Occasionally things are heightened to the surreal. The arrival of Inspector Damroder (Jérôme Chappatte), for example, seems to take things one stage further. Guiraudie negates to show any other part of the police investigation Damroder is leading, instead simply showing him hawkishly stalking the beach area, pointing at various people he wants to quiz. It's almost like an investigation conducted in a parallel Universe, where the lake is everything and Damroder the Universe's sole law. On occasion, Stranger By The Lake feels as though it is about to become a Fantasy, arguably one of the only logical explanations for just why Franck stays to investigate when clearly he is in potential and significant danger.
At the other end of the scale, one of the lake's regular visitors seems to be there solely to fondle himself whilst looking at the other regulars engaged in sex acts, one of several instances (including an ejaculating penis and numerous other sexual encounters), which make Stranger By The Lake probably the most explicit film I have ever seen in terms of the sexual acts on show.
One argument goes that, firstly, if this is near-Fantasy then why shouldn't the inhabitants of the lake be preoccupied as such and, after all, even if it isn't, the film is set at a cruising spot: how explicitly should Guiraudie present it?

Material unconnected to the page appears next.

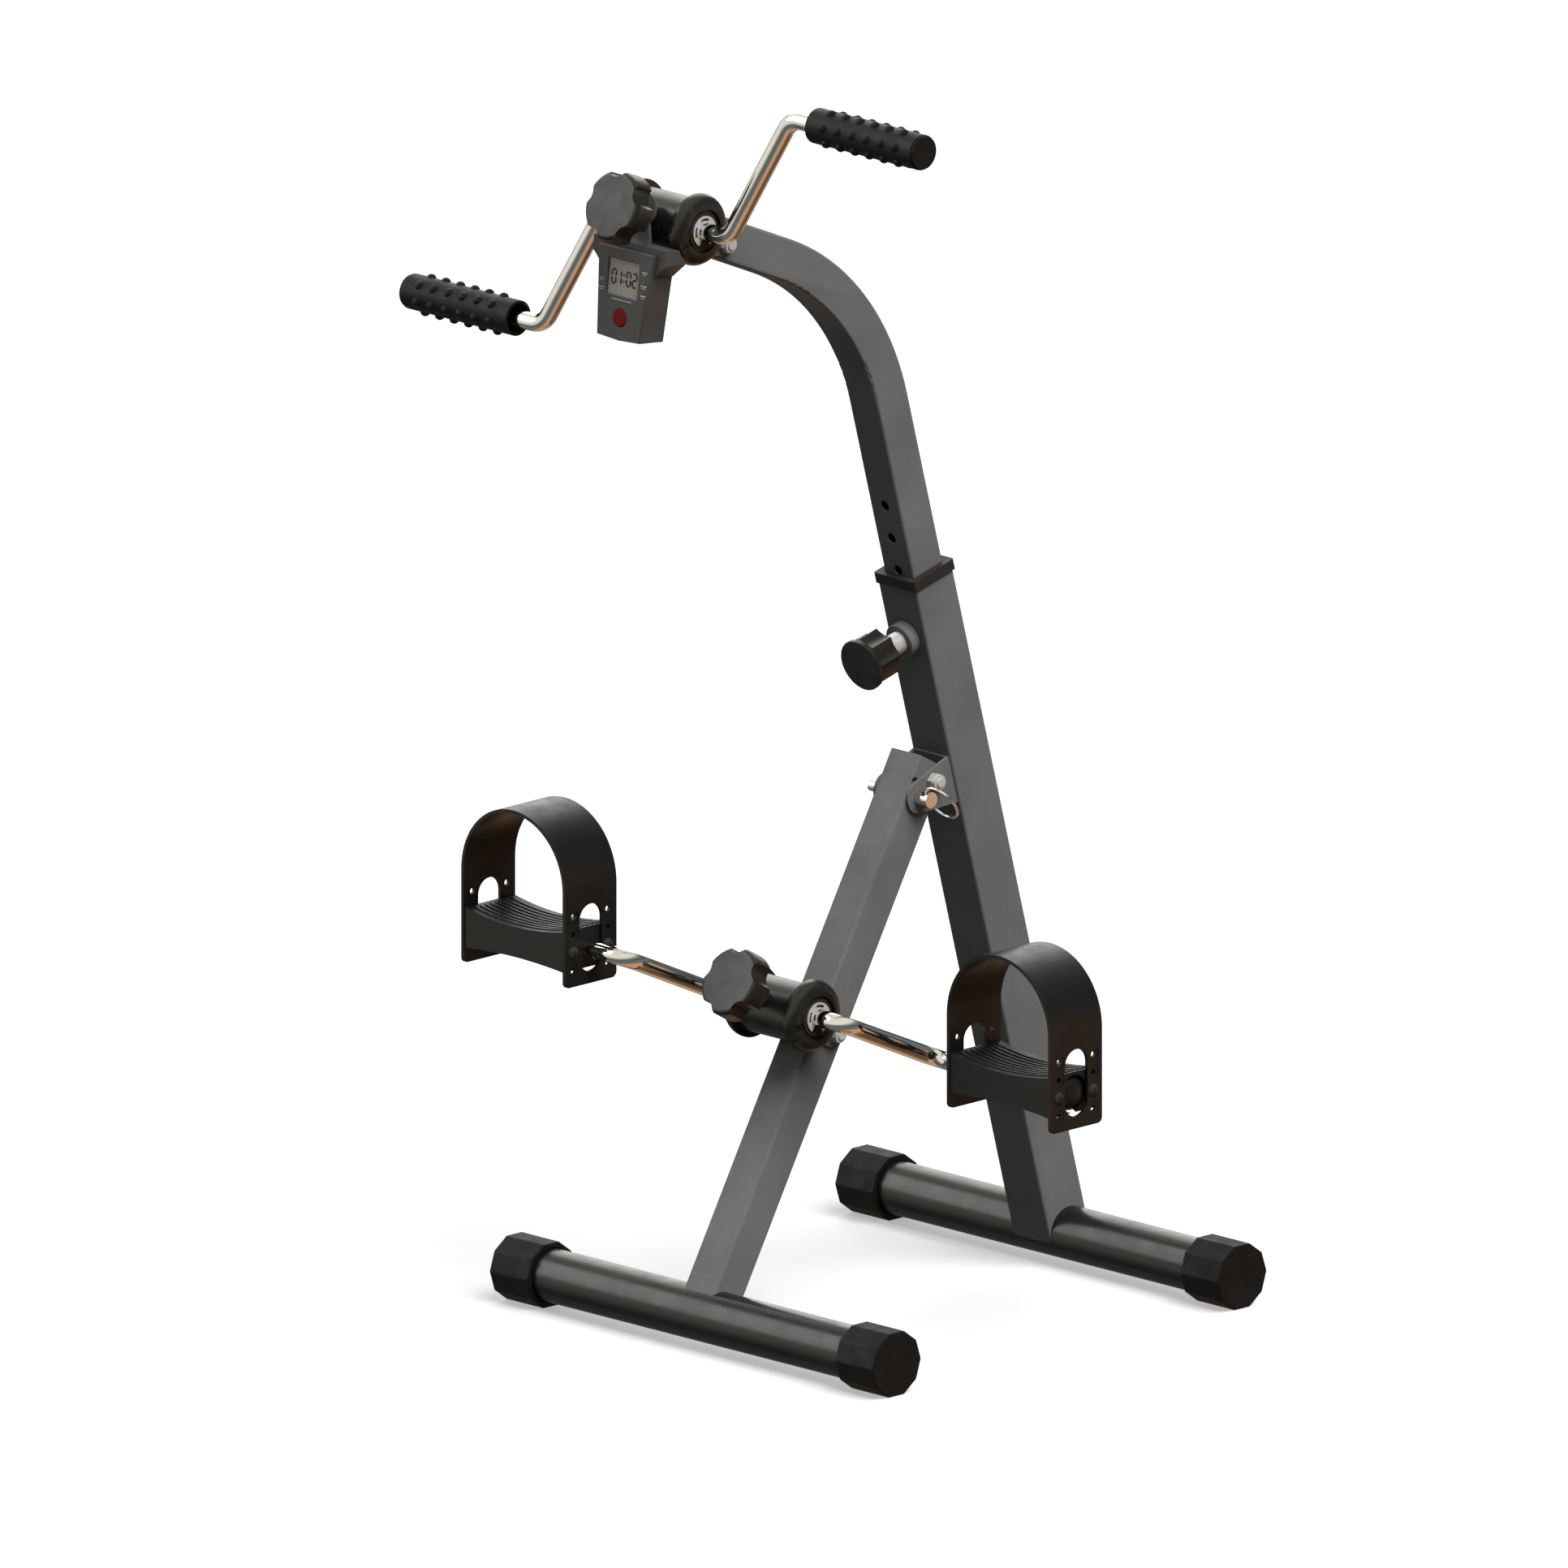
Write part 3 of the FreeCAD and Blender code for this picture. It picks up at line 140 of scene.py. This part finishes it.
def make_world():
    """A dim, even room that looks white behind the object; only mirrored rays see MIRRORED_ROOM."""
    world = bpy.data.worlds.new("studio")
    bpy.context.scene.world = world
    world.use_nodes = True
    tree = world.node_tree
    along = tree.nodes.new("ShaderNodeVectorMath")
    along.operation = "DOT_PRODUCT"
    along.inputs[1].default_value = ROOM_UP
    tree.links.new(tree.nodes.new("ShaderNodeTexCoord").outputs["Generated"], along.inputs[0])
    height = tree.nodes.new("ShaderNodeMapRange")
    height.inputs["From Min"].default_value = -1
    tree.links.new(along.outputs["Value"], height.inputs["Value"])
    ramp = tree.nodes.new("ShaderNodeValToRGB")
    tree.links.new(height.outputs["Result"], ramp.inputs["Fac"])
    stops = ramp.color_ramp.elements
    while len(stops) < len(MIRRORED_ROOM):
        stops.new(0.5)
    for stop, (at, colour) in zip(stops, MIRRORED_ROOM):
        stop.position = (at + 1) / 2
        stop.color = (*colour, 1)
    rays = tree.nodes.new("ShaderNodeLightPath")
    colour = tree.nodes.new("ShaderNodeMix")
    colour.data_type = "RGBA"
    colour.inputs["A"].default_value = (1, 1, 1, 1)
    tree.links.new(rays.outputs["Is Glossy Ray"], colour.inputs["Factor"])
    tree.links.new(ramp.outputs["Color"], colour.inputs["B"])
    strength = ROOM_LIGHT
    for ray_kind, level in (("Is Glossy Ray", MIRRORED_LIGHT), ("Is Camera Ray", 1.0)):
        mix = tree.nodes.new("ShaderNodeMix")
        if isinstance(strength, float):
            mix.inputs["A"].default_value = strength
        else:
            tree.links.new(strength, mix.inputs["A"])
        mix.inputs["B"].default_value = level
        tree.links.new(rays.outputs[ray_kind], mix.inputs["Factor"])
        strength = mix.outputs["Result"]
    tree.links.new(colour.outputs["Result"], tree.nodes["Background"].inputs["Color"])
    tree.links.new(strength, tree.nodes["Background"].inputs["Strength"])


make_camera()
softbox("key", KEY_TOWARD, KEY_STRENGTH, KEY_SPREAD).visible_glossy = False
softbox("sheen", SHEEN_TOWARD, SHEEN_STRENGTH, SHEEN_SPREAD).visible_diffuse = False
softbox("back_fill", BACK_TOWARD, BACK_STRENGTH, BACK_SPREAD)
make_world()
bpy.context.scene.view_settings.view_transform = "Standard"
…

That argument though goes only so far when Guiraudie tries to tie his pornography to his high art. The constant sex - always outside, sometimes in a bush, sometimes with the odd pervet watching on - becomes near farce and Franck's obsession with Michel (Christophe Paou) borders on inconceivable lust, not in tune with the casual nature of the locale. After all of the sex, the end seems to go back to attempting something more, but by that time the low art has taken over and the high art can't recover with very much meaning. Abstraction is fine but abstraction through forty minutes of explicit sex? I'm not sure that works.